Recorded data
--------------------------------------------------

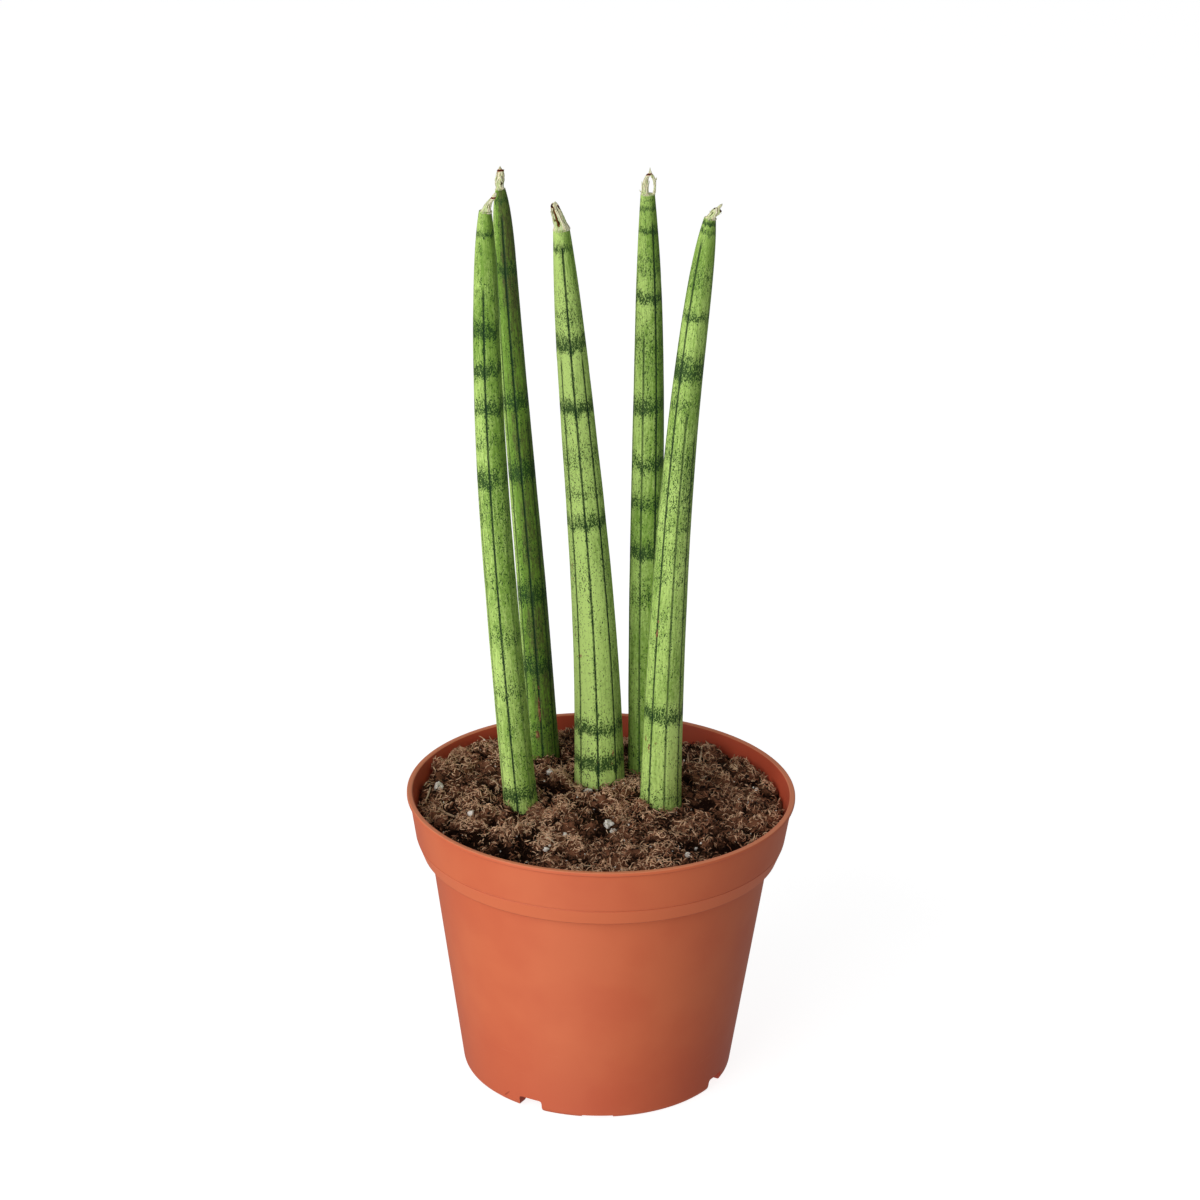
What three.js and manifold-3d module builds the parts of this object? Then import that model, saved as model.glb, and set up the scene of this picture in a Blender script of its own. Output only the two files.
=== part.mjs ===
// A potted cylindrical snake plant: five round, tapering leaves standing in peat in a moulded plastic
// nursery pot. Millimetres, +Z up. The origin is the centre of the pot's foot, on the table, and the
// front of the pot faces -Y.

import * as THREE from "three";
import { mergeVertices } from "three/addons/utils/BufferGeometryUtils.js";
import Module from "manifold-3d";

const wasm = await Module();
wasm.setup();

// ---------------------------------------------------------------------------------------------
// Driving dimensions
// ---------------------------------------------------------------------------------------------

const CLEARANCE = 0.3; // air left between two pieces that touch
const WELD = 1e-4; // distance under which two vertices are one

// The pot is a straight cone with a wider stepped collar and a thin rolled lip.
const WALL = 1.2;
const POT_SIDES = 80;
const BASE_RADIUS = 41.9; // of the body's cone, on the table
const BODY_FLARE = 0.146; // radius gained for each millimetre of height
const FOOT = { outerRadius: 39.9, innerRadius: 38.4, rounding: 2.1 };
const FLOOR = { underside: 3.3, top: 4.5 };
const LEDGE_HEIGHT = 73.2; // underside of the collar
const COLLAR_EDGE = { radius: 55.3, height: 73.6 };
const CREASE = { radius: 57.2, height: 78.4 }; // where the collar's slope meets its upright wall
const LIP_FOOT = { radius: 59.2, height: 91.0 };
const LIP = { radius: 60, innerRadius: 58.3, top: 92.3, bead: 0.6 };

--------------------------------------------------

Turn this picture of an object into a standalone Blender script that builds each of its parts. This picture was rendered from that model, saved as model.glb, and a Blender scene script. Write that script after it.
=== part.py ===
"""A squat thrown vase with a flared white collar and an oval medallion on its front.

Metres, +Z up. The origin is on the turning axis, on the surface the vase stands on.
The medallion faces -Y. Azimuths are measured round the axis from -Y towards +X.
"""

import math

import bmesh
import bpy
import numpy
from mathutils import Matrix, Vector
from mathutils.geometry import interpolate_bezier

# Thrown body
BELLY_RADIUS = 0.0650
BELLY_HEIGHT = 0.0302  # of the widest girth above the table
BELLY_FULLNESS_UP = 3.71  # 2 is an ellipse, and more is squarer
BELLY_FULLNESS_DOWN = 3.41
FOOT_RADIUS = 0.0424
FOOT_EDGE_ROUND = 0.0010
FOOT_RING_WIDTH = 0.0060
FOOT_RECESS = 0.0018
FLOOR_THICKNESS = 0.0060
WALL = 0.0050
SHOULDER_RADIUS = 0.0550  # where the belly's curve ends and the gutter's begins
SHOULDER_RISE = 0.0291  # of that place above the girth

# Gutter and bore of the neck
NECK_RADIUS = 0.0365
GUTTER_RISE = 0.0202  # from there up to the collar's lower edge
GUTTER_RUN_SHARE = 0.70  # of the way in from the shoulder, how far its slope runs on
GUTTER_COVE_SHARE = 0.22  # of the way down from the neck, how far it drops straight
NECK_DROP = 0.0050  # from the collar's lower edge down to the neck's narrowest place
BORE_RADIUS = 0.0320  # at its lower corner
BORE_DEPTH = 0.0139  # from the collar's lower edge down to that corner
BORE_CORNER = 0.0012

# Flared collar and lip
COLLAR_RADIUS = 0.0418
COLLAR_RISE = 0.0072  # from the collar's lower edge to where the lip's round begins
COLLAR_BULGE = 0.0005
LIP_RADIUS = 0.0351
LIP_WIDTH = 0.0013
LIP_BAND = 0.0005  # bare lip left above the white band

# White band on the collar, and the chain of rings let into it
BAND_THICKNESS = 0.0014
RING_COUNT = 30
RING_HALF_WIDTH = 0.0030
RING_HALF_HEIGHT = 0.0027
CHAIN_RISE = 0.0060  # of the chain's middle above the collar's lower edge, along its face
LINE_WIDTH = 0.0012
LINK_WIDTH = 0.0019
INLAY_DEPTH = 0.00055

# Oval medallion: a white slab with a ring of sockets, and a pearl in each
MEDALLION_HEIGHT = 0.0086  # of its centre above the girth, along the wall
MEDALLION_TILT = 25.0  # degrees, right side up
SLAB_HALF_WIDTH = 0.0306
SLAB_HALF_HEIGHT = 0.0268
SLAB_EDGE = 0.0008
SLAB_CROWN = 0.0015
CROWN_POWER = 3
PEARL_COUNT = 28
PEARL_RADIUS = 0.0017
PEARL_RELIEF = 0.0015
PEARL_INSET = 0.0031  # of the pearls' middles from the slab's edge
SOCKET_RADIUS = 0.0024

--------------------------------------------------

What is needed
Retype verbatim the lines that run from the line containing "What three.js and" to the line containing "wasm.setup();", both inclusive, and no others.

Final answer
What three.js and manifold-3d module builds the parts of this object? Then import that model, saved as model.glb, and set up the scene of this picture in a Blender script of its own. Output only the two files.
=== part.mjs ===
// A potted cylindrical snake plant: five round, tapering leaves standing in peat in a moulded plastic
// nursery pot. Millimetres, +Z up. The origin is the centre of the pot's foot, on the table, and the
// front of the pot faces -Y.

import * as THREE from "three";
import { mergeVertices } from "three/addons/utils/BufferGeometryUtils.js";
import Module from "manifold-3d";

const wasm = await Module();
wasm.setup();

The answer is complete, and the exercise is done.